Jamaica's electricity prices are among the highest in the Caribbean, placing a heavy burden on households and making local businesses less competitive. Artificial intelligence is now one of the most useful tools for cutting energy costs, speeding the shift to renewables, and modernising the national grid, all without waiting for new power plants to be built.
From AI-powered building management systems in Kingston hotels to smart solar controllers on rural farms, the technology is already delivering measurable savings. How it works, who is benefiting today, and what Jamaica's energy future could look like with AI underneath it are all worth setting out plainly.

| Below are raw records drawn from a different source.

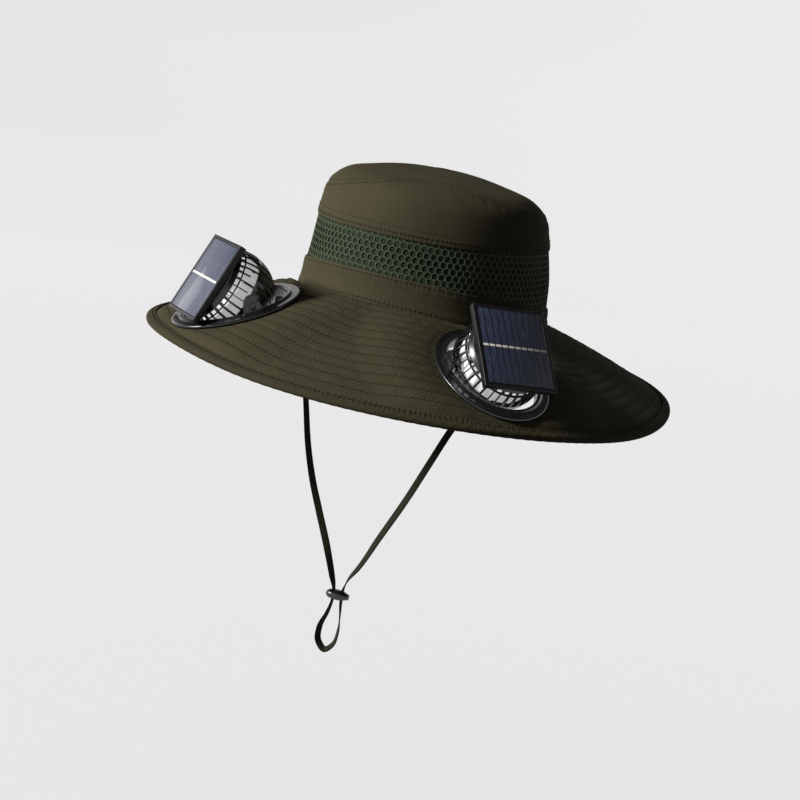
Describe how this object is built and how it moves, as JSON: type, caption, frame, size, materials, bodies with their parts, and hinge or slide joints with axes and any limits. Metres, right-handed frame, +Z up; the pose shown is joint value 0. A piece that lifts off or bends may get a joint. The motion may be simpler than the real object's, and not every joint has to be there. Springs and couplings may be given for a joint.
{
  "type": "solar fan sun hat",
  "caption": "Wide-brimmed olive cloth sun hat with a green mesh band, tilting solar-panel fans set through the brim, and a chin strap with a cord lock.",
  "frame": {"origin": "centre of the head opening, level with the seam of crown and brim", "axes": "+Z up through the crown, -Y to the front of the hat, +X to the wearer's left"},
  "size_m": [0.4184, 0.4324, 0.417],
  "materials": {
    "olive_cloth": "plain woven olive cloth, matt, quilted on the brim",
    "olive_binding": "folded olive tape, matt",
    "strap_tape": "dark woven tape, matt",
    "green_mesh": "dark green net of hexagonal holes over cloth",
    "black_plastic": "moulded, polished",
    "white_plastic": "moulded, satin",
    "motor_steel": "drawn can, satin",
    "solar_cell": "dark blue cell under clear resin"
  },
  "bodies": {
    "hat": {"crown_base_band": "olive_cloth", "mesh_band": "green_mesh", "crown_side": "olive_cloth", "crown_tip": "olive_cloth", "brim": "olive_cloth", "brim_binding": "olive_binding", "fan_base_left": "black_plastic", "fan_base_right": "black_plastic", "clamp_ring_left": "black_plastic", "clamp_ring_right": "black_plastic", "chin_strap": "strap_tape", "cord_lock": "black_plastic"},
    "fan_left": {"fan_cage_left": "black_plastic", "panel_frame_left": "black_plastic", "solar_cell_left": "solar_cell", "motor_left": "motor_steel"},
    "impeller_left": {"impeller_left": "white_plastic"},
    "fan_right": {"fan_cage_right": "black_plastic", "panel_frame_right": "black_plastic", "solar_cell_right": "solar_cell", "motor_right": "motor_steel"},
    "impeller_right": {"impeller_right": "white_plastic"}
  },
  "joints": [
    {"name": "left_tilt", "type": "hinge", "parent": "hat", "child": "fan_left", "pos_m": [0.10169, -0.12557, -0.01075], "axis": [0.7195, 0.6928, -0.0476], "range_deg": [-32.5, 20.4]},
    {"name": "left_spin", "type": "hinge", "parent": "fan_left", "child": "impeller_left", "pos_m": [0.10169, -0.12557, -0.01075], "axis": [0.5409, -0.5161, 0.6641], "continuous": true},
    {"name": "right_tilt", "type": "hinge", "parent": "hat", "child": "fan_right", "pos_m": [-0.10611, -0.12487, -0.00166], "axis": [0.7222, -0.6915, 0.0153], "range_deg": [-51.9, 1]},
    {"name": "right_spin", "type": "hinge", "parent": "fan_right", "child": "impeller_right", "pos_m": [-0.10611, -0.12487, -0.00166], "axis": [-0.6164, -0.6334, 0.4679], "continuous": true}
  ]
}
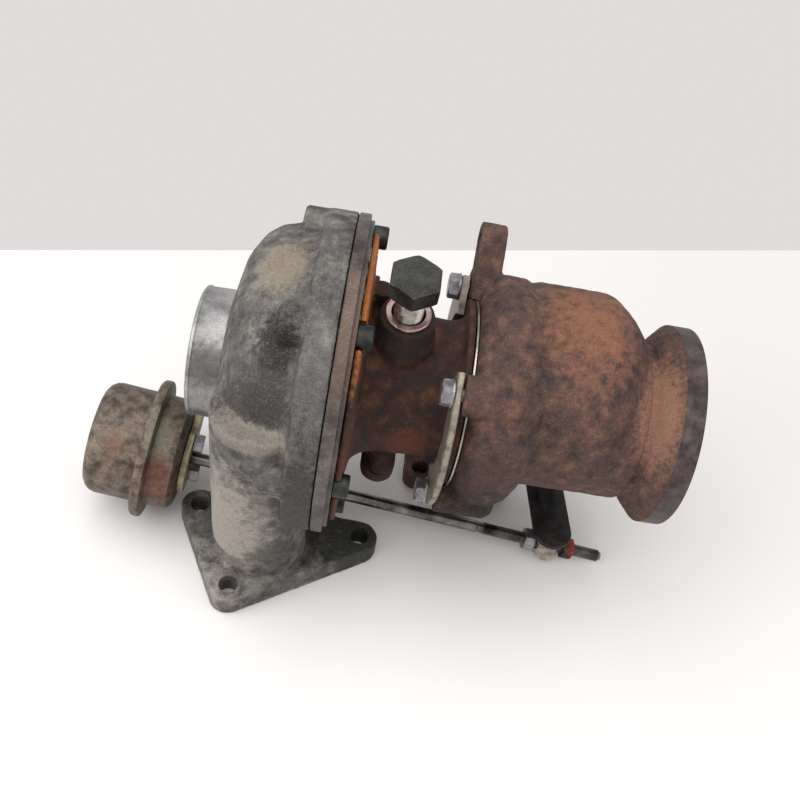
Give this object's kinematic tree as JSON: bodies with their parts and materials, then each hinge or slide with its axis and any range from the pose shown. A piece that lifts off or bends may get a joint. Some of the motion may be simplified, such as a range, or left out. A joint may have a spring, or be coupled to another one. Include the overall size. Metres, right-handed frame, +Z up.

Why Jamaica Pays Among the Highest Electricity Rates in the Caribbean
Jamaica generates the vast majority of its electricity from imported heavy fuel oil and diesel. Every time global oil prices rise, Jamaican electricity tariffs follow. The island's relative isolation from large interconnected grids means it cannot import cheaper power from neighbours during expensive periods, and the fixed infrastructure costs of the Jamaica Public Service (JPS) network must be recovered from a consumer base of fewer than three million people.
The result is that Jamaican households and businesses consistently pay two to three times more per kilowatt-hour than consumers in North America or Europe. For a manufacturing company or hotel, energy can represent 20 to 30 percent of total operating costs, a structural disadvantage that erodes competitiveness. Cutting this cost without relocating is one of the hardest problems Jamaican enterprises face, and it is exactly where AI energy management earns its keep.
How AI-Powered Energy Management Systems Work
An AI energy management system continuously monitors electricity consumption across every circuit in a building or facility. Sensors attached to electrical panels, HVAC units, lighting circuits, and major equipment feed real-time data into a cloud-based AI engine. The engine learns the facility's consumption patterns over days and weeks, then begins making optimisation decisions automatically: pre-cooling a building before peak tariff hours, delaying non-urgent industrial processes to cheaper overnight slots, and flagging equipment that is consuming more power than its baseline suggests it should.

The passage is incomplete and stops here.